The faculty couple doesn’t think the students are all to blame for the partying – they think the landlords deserve some too. Landlords need to have polices about no partying and capacity limits to discourage students from hosting large-scale parties, the male resident said.

Dan Ryan, UB’s director of Off-Campus Student Services, said most leases have a quiet enjoyment clause that guarantees residents the quiet enjoyment of their home. But he admits the parties that house 250 students go “well and beyond quiet enjoyment.”

Absentee landlordism and crime in the Heights

McGovern said residents complain about the partying but the party streets could be worse.

“At least people aren’t getting shot,” he said.

The Heights have larger crime issues than underage drinking – like robbery, assault and gang violence.

Buffalo Police crime statistics show more than 30 crimes committed ranging from theft, assault, breaking and entering and robbery in the Heights neighborhood just from the past month. The Davidson Bailey Boys are a well-known street gang that operates on the borders of the Heights and is made up of smaller gangs that control individual streets like Minnesota Avenue, as reported by The Buffalo News.

Students who live in the Heights and spoke to The Spectrum said they’re very aware of the crimes in the neighborhood and think the increased patrol for parties this past weekend takes away from addressing more serious crime.

“Buffalo Police have so much more to deal with,” McGovern said.

The Spectrum made several calls to Buffalo Police’s E-District, which oversees the Heights, this weekend for comment, but was told to call Buffalo Police headquarters on Monday. The Spectrum was then told Monday that only Buffalo Police Spokesperson Michael DeGeorge could provide comment. He did not return phone calls by press time.

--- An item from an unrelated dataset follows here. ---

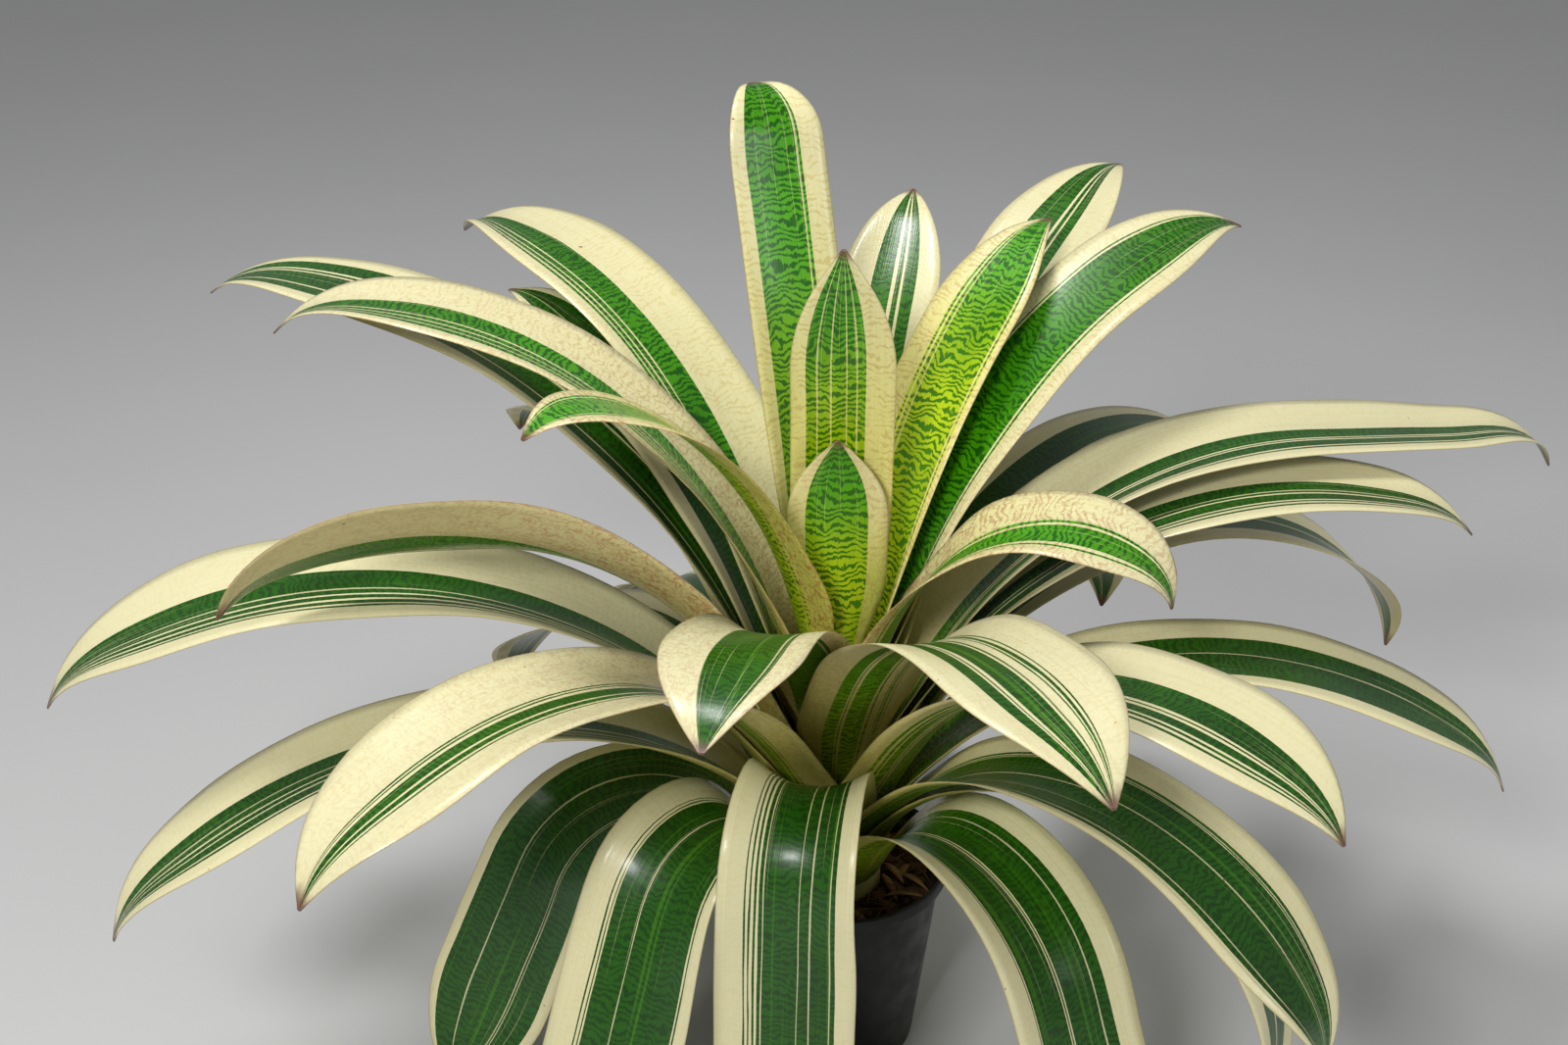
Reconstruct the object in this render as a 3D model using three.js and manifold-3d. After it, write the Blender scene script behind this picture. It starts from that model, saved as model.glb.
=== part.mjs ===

Poor housing conditions in the Heights and absentee landlordism have plagued the neighborhood for years. Ryan has accompanied City of Buffalo inspectors into Heights homes and seen violations from black mold, asbestos, faulty wiring and lack of smoke and carbon monoxide detectors.

Mickey Vertino, University Heights Collaborative president, said at Tuesday night’s meeting that his biggest concern with the partying is the safety of the 100-200 people who pack into the homes. He said the houses simply aren’t equipped for that.

“If a fire does start, not only will that house be quick to be consumed, most of them don’t have quick smoke detectors anyway,” Ryan said. “Many of people attending, there’s a decent likelihood they’ve consumed something that makes their response time longer than it would normally be …The houses are not built to hold that many students.”

Will the police crackdowns keep up?

It was hard to walk down streets like Winspear and Northrup Place Friday night without seeing flashing police lights.

At the start of the night, police were simply cruising down Heights streets, occasionally turning on their lights. It caused one woman screaming from a Winspear Avenue roof to go silent. But by around 11:30 p.m., the parties and the police got more active.

Around 1 a.m. Saturday morning, seven police cars were lined up on Winspear to break up one party. The police ticketed student renters on their front lawns after party breakups. Buffalo Police arrested 12 students and UPD received 60 referrals.

“We have taken a proactive approach and are trying to deal with students by going into the house party when we see one,” said Buffalo Police E-District Captain Carmen Menza said at Tuesday’s meeting. “Whoever is responsible will be arrested.”

The faculty couple would be disappointed if Buffalo Police layoff on crackdowns as the weekends go by. But that’s exactly what most students are expecting.

The students’consensus is that Buffalo Police will be hard on parties for the first few weeks to appease residents and then ease up eventually. Some students don’t even think the police will be needed as the weeks go by and the temperature drops.

“Seventy-five percent of the year, no one is here,” Truesdell said. “Halloween will be last time a lot of people come down to South.”

She said the majority of kids wandering the streets right now are freshmen looking to meet people. Menza said as much at the meeting, adding that the “first month [of the semester] is the worst” and that the freshmen come in and just want to have a good time.

Still, residents had suggestions at Tuesday’s meeting for improving the Heights – from checking students’ IDs at the bus stop to publicly shaming students for intoxicated behavior. Between Fall Fest Saturday and Greek Life’s Rush Week, partying in the Heights this weekend may not let up despite the crackdowns.

With broken glass and trash littering the streets, one local resident living on Highgate Avenue griped at Tuesday’s meeting that he is is unable to walk his dog.